There are also a few examples where the word is used for extreme danger, the kind of danger that is life-threatening, in which the person would have died if God had not intervened. So we read in Psalm 30:3 how David praised God for not letting him die in the plague: "O Yahweh, you brought me up from she'ol, you spared me from going down to the pit." David did not die, so he was not brought up from the grave, or from death--but from such a dangerous place that he would have died if God had not prevented it.
Likewise Jonah praised God, saying, "From the depths of she'ol I called for help, and you listened to my cry" (Jon. 2:2). If Jonah had been dead, or in the grave, he could not have cried for help. The fact that Jonah is a type of Christ's resurrection in the Bible does not require that Jonah was raised from the dead. He was as good as dead in the belly of the fish, and so our word is used to describe that life-ending situation.
The Realm of Departed Spirits
The fourth category of meaning is that of the underworld, the place where the spirits of the dead reside, or what we call Hell or Hades. This too is located in the biblical passages as "down," just as the grave is "down" or "below" (see Isa. 14:11; Job 11:8 for a couple of samples).
Numbers 16:30-33 may have this category of meaning in reference to Korah's men who were swallowed up by the earth; the text says "they went down alive into she'ol." More convincing is the passage in Isaiah 14 that taunts the wicked king's descent to Hell: "she'ol below is all astir to meet you at your coming; it rouses the spirits of the departed to greet you--all those who were leaders in the world" (v. 9). Even if one argues that this is a clever bit of imaginative writing by Isaiah, it still uses the word for a place to which the spirits descend. Psalm 88:5 elaborates on the condition there: it is a place where they are cut off from fellowship with God--"whom you remember no more, who are cut off from your care." It is a place where death will be their shepherd; but the upright will rule over them in the morning (Ps. 49:14).
Psalm 139:8 should probably be placed here as well. David does not expect to go to she'ol--he is speaking hypothetically, using a merism, to affirm that there is no place he could go to get away from the presence of the LORD. He says, "If I ascend to the heavens, you are there; if I spread out my bed in she'ol, you are there also." He would not mean death or the grave here because the emphasis of the passage is that God would be present with him wherever he went.

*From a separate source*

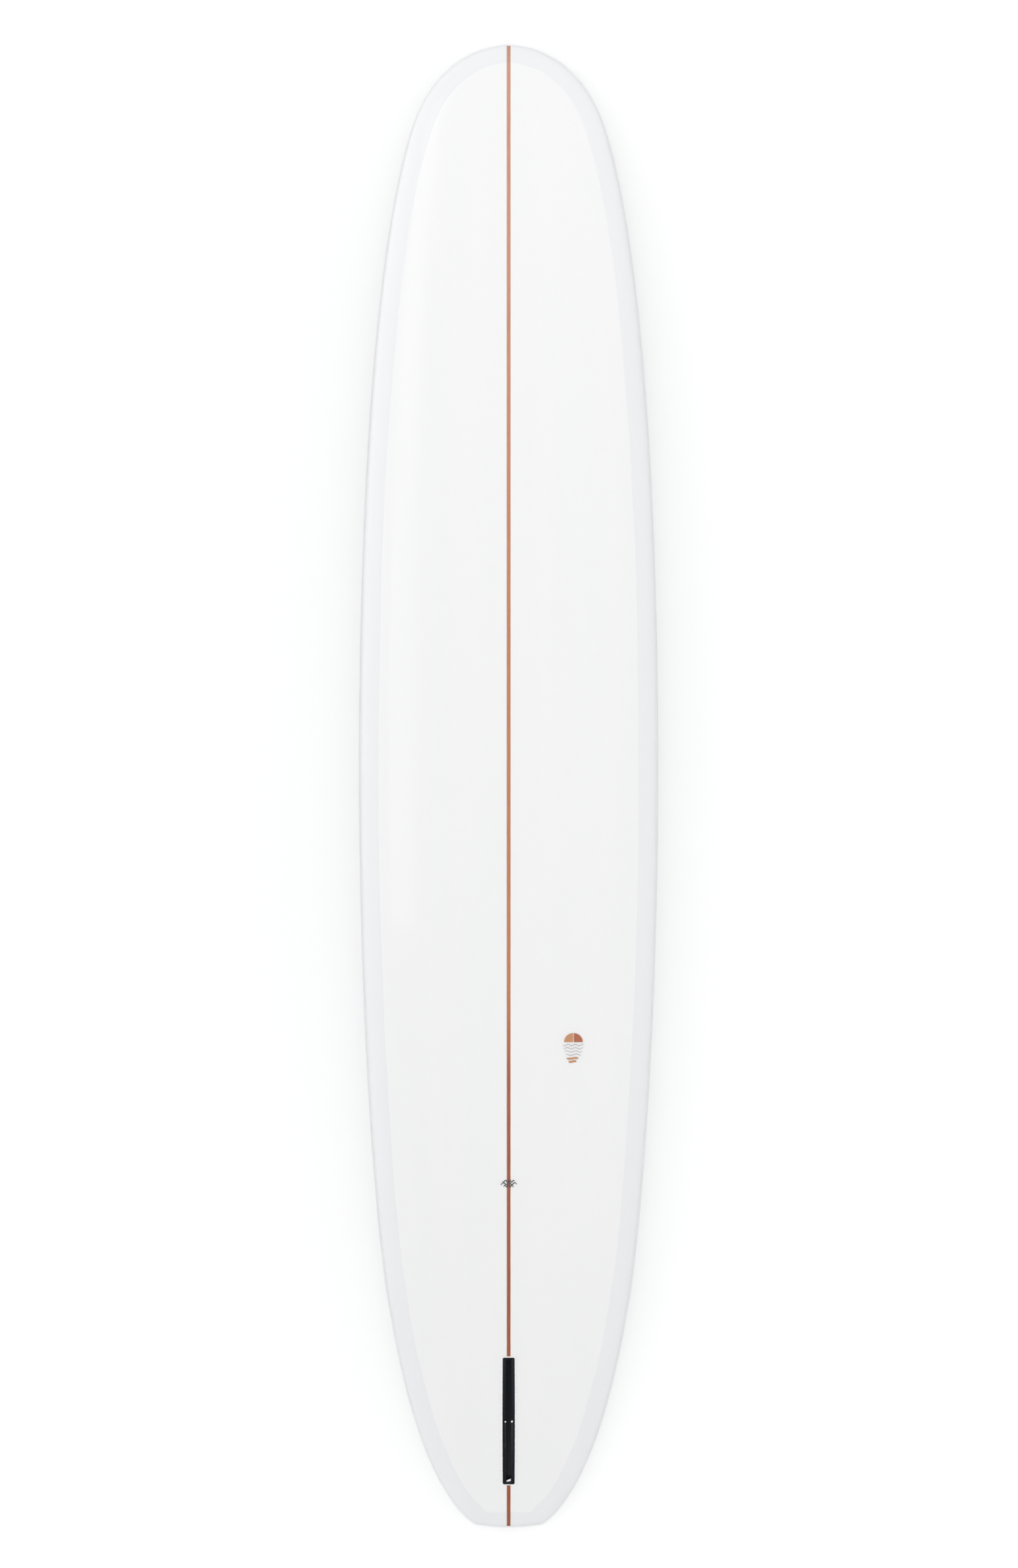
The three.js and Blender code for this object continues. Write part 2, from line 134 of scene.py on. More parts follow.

It is clear from the usage of this category that the only spirits that will be in this horrible place separated from God are the spirits of the ungodly, those who never came to faith in the LORD. In all the passages where the righteous are said to go to Sheol, the usage indicates either the grave, or death, or a dangerous place. But when human spirits descend to the realm of the dead, meaning Hell, they are usually contrasted in the text with the righteous who are received in glory. It is most likely that when the Old Testament believers died, their spirits went to be with the LORD and their bodies were laid to rest in the grave, only to be re-united at the end of the age in the great resurrection. The evidence of 2 Corinthians 5 indicates that when people go to be with the LORD, they receive a temporary body to house the spirit, which will be replaced with the resurrected body ultimately. Verses that are marshaled to teach that Old Testament saints went to a place not far from Hell until Christ released them are not convincing because they all have better interpretations. And Jesus' story about the rich man and Lazarus who each died and went to his place is just that, a story, and not a teaching on the precise location of the believer and unbeliever after death, or that they could see each other. For further clarification of the idea that only the unrighteous went to this realm of departed spirits, as well as a good discussion on death and the afterlife in the Old Testament, see the little book by Alexander Heidel, The Gilgamesh Epic and Old Testament Parallels (Chicago: University of Chicago Press, 1946), p. 173, and chapter III especially).
The Greek Translation
The Old Greek version most often translates she'ol with the word hades. Liddell and Scott define this as the proper noun "Hades," or "the netherworld," or "the grave," or "death," or "the place of departed spirits." So it seems to have pretty much the same range of meanings as the Hebrew term. But the Greek translation does not really help us, for it simply uses hades for the translation and leaves us to decide again which of the meanings fits the context. Only in Proverbs 23:14 does the Greek use thanatos, "death," for the translation. The New Testament, of course, uses hades frequently, but not in all the categories of meaning, not for the grave or for extreme danger.
Except for those who remain alive at the coming of the Lord, she'ol is inevitable. The righteous will die and go to the grave where their bodies will decay, even though their spirits will go to be with the Lord. This was true of Old Testament believers; it is true of us as well.
But as for the wicked, the ungodly, when they die their bodies will go to the grave and their spirits will go to Hell. At the day of resurrection they will be resurrected as well, but to stand judgment. Then, in the end, Hades and death will be cast into the Lake of Fire as part of the second death.
Whenever the word she'ol appears in a passage, one of these four basic meanings applies. If the passage is speaking about the righteous, then only the first three categories are options.